“La materia no se crea ni se destruye, se transforma” dijo Lavoisier, y para ello se requiere energía. Una de las principales fuentes de energía en nuestro planeta, junto con el agua y el sol, es el cuerpo humano, la fuerza productiva por excelencia. Todo el cuerpo, incluidos la mente y el corazón, o si prefieren, la capacidad de razonar y tener afectos. Es el cuerpo humano el que transforma los productos que nos da la Tierra en alimento, vestido, habitación, el petróleo en gasolina, el viento en energía eléctrica, etc. Por ello, desde muy temprano en la historia de Occidente, ha sido objeto de disputa y de apropiación privada: la esclavitud y la servidumbre, como sabemos, existen desde tiempos inmemoriales y persisten hasta hoy, pese a estar prohibidas por la ley.

Y si el cuerpo humano, en general, ha sido motivo de cruentas guerras, mucho más ardua ha sido la disputa por el cuerpo de las mujeres. Es que los cuerpos de las mujeres, nuestras cuerpas, tienen además de capacidad productiva, capacidad reproductiva. Solo nuestros cuerpos pueden preñarse, portar y nutrir el cigoto (o huevo) en el útero hasta que se convierte en una nueva criatura, parirla y amamantarla hasta asegurar su sobrevivencia. Es cierto que también se requiere la participación de los espermas masculinos, pero al ser nuestras cuerpas fundamentales e irremplazables para la producción de nuevos seres humanos, el control sobre los cuerpos de las mujeres conlleva el control sobre la reproducción de la fuerza de trabajo, de la energía fundamental. De allí, el despliegue de los más diversos tipos de violencia y coerción para hacerse de dicho control. Esa es nuestra historia: el despojo paulatino, reiterado, incesante, de nuestra autonomía y del libre albedrío sobre nuestros cuerpos, sobre nuestra fuerza de trabajo, sobre nuestra capacidad reproductiva. Ese despojo, el secuestro de nuestros cuerpos, el control sobre la vida de las mujeres es lo que llamamos patriarcado.     

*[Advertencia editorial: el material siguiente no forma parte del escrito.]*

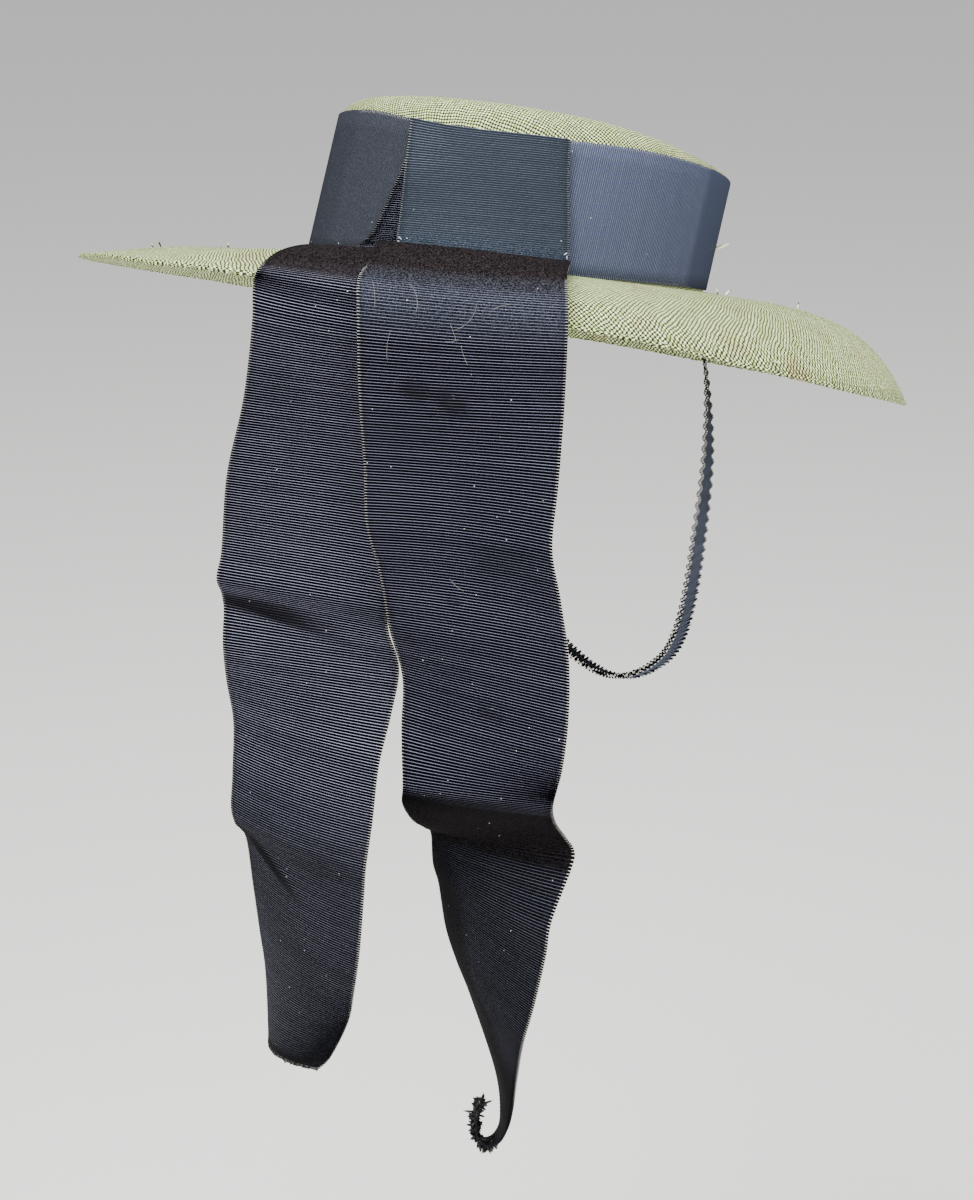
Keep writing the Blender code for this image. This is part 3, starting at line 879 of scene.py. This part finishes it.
STREAMER_STEP = STREAMER_RIB / RIB_STEPS
PANEL_LENGTH = 0.050
PANEL_FINER = 0.82
LEFT_SELVEDGE_UNTIL = 1.0
RIGHT_SELVEDGE_UNTIL = 0.455
# Painted highlights on the streamers' rib crests; the left one is lighter to paint the stronger light on
# the left streamer. The groove colour is painted shade.
LEFT_CREST_HIGHLIGHT = "#aeb0c9"
RIGHT_CREST_HIGHLIGHT = "#8f91a8"
STREAMER_GROOVE_SHADE = "#010103"
# The dark of these marks is painted shade, along the hard kink and the diagonal crease.
LEFT_SHADED_CREASES = (
    # across, along, turn, reach_across, reach_along, depth, dark
    (0.018, 0.2822, 4, 0.042, 0.0062, 0.0010, 0.80),
    (0.030, 0.2850, 9, 0.030, 0.0030, 0.0008, 0.60),
    (0.018, 0.3860, 27, 0.032, 0.0042, 0.0012, 0.85),
    (0.004, 0.3770, 20, 0.014, 0.0030, 0.0006, 0.70),
)
# The dark of these marks is painted shade: at the kink, over the lower left part below it, and in the
# creases and small dents above.
RIGHT_SHADED_CREASES = (
    # across, along, turn, reach_across, reach_along, depth, dark
    (0.036, 0.3330, 0, 0.090, 0.0080, 0.0000, 0.55),
    (0.050, 0.2360, -12, 0.020, 0.0080, 0.0004, 0.25),
    (0.010, 0.4050, 84, 0.050, 0.0170, 0.0000, 0.80),
    (0.0205, 0.1775, 10, 0.0080, 0.0055, 0.0003, 0.55),
    (0.0330, 0.1810, 25, 0.0110, 0.0060, 0.0003, 0.55),
    (0.0275, 0.2544, 0, 0.0045, 0.0030, 0.0002, 0.40),
    (0.0400, 0.2937, 10, 0.0085, 0.0040, 0.0003, 0.40),
)
# The zone from 0.066 to 0.142 is real wear and the last strip is the dark hem; the zone from 0.375, below
# the diagonal crease, is painted shade.
LEFT_WEAR_AND_SHADE = (
    # start, end, fade, strength, dark, pale
    (0.066, 0.142, 0.006, 0.90, "#050404", "#2e2829"),
    (0.375, 0.480, 0.030, 0.58, "#050507", "#222327"),
    (0.4697, 0.480, 0.0006, 0.92, "#040405", "#1c1b1e"),
)
# The zone from 0.064 to 0.137 is real wear. The thin pale line at 0.061 is a painted highlight on the fold
# where the streamer leaves the crown, and the dark zones from the kink at 0.3345 to the end are painted
# shade, where the streamer faces down.
RIGHT_WEAR_AND_PAINTED_LIGHT = (
    # start, end, fade, strength, dark, pale
    (0.000, 0.050, 0.004, 0.24, "#3c4751", "#4a5560"),
    (0.053, 0.062, 0.004, 0.55, "#1c242c", "#414c56"),
    (0.064, 0.137, 0.005, 0.90, "#050404", "#2e2829"),
    (0.0608, 0.0622, 0.0010, 0.42, "#3c4140", "#66695e"),
    (0.137, 0.150, 0.010, 0.35, "#10141b", "#4a505c"),
    (0.3345, 0.3640, 0.0020, 0.95, "#050303", "#1c1819"),
    (0.364, 0.520, 0.003, 0.62, "#020203", "#1c1d20"),
    (0.462, 0.520, 0.020, 0.80, "#050505", "#1b1a1d"),
)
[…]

No obstante el despliegue de violencia, nunca pudieron dominarnos del todo. Las mujeres de muchos pueblos supieron conservar en secreto saberes ancestrales, empíricos, pero certeros, sobre como dilatar el quedar preñadas o liberarse de embarazos no deseados. También sabían, y en casos extremos lo hacían, cómo entrar en trances prolongados o quitarse la vida si el sufrimiento se volvía insoportable. Porque para los seres humanos, como para tantas otras criaturas de la Tierra, la esclavitud y la tortura conllevan un sufrimiento muy difícil de soportar.

Se requirió el concurso concertado de ideologías y religiones, de estructuras políticas, leyes e instituciones, de dispositivos afectivos y psicológicos para lograrlo. Fue recién con el capitalismo y la reinvención del colonialismo, que la dominación patriarcal consigue su más sutil refinamiento, como documenta Silvia Federici en Calibán y la bruja. La cacería de las mujeres sabias para extirpar nuestros conocimientos ancestrales, la obligación de acudir al confesionario para expurgarnos del “pecado” -según las religiones patriarcales- del placer sexual femenino, la desvalorización de los trabajos de cuidado y reproducción cotidiana, la psiquiatrización de nuestras rebeldías, la conversión de nuestros cuerpos en mercancías, objetos moldeables al gusto del consumidor, etc. Son múltiples los dispositivos que el capitalismo patriarcal neocolonialista inventa y normaliza para consumar su despojo, la explotación perversa de nuestros cuerpos, la extinción de nuestros poderes, como de tantas otras especies y ecosistemas.

Recuperar el control sobre nuestros cuerpos, sobre nuestras vidas: de eso se trata la lucha feminista. No solo por las mujeres, por todes, todos y todas, por las demás especies vivas del planeta, nuestros congéneres. Eso es a lo que nos referimos cuando reclamamos: “Educación sexual para decidir, anticonceptivos para no abortar, aborto legal para no morir”.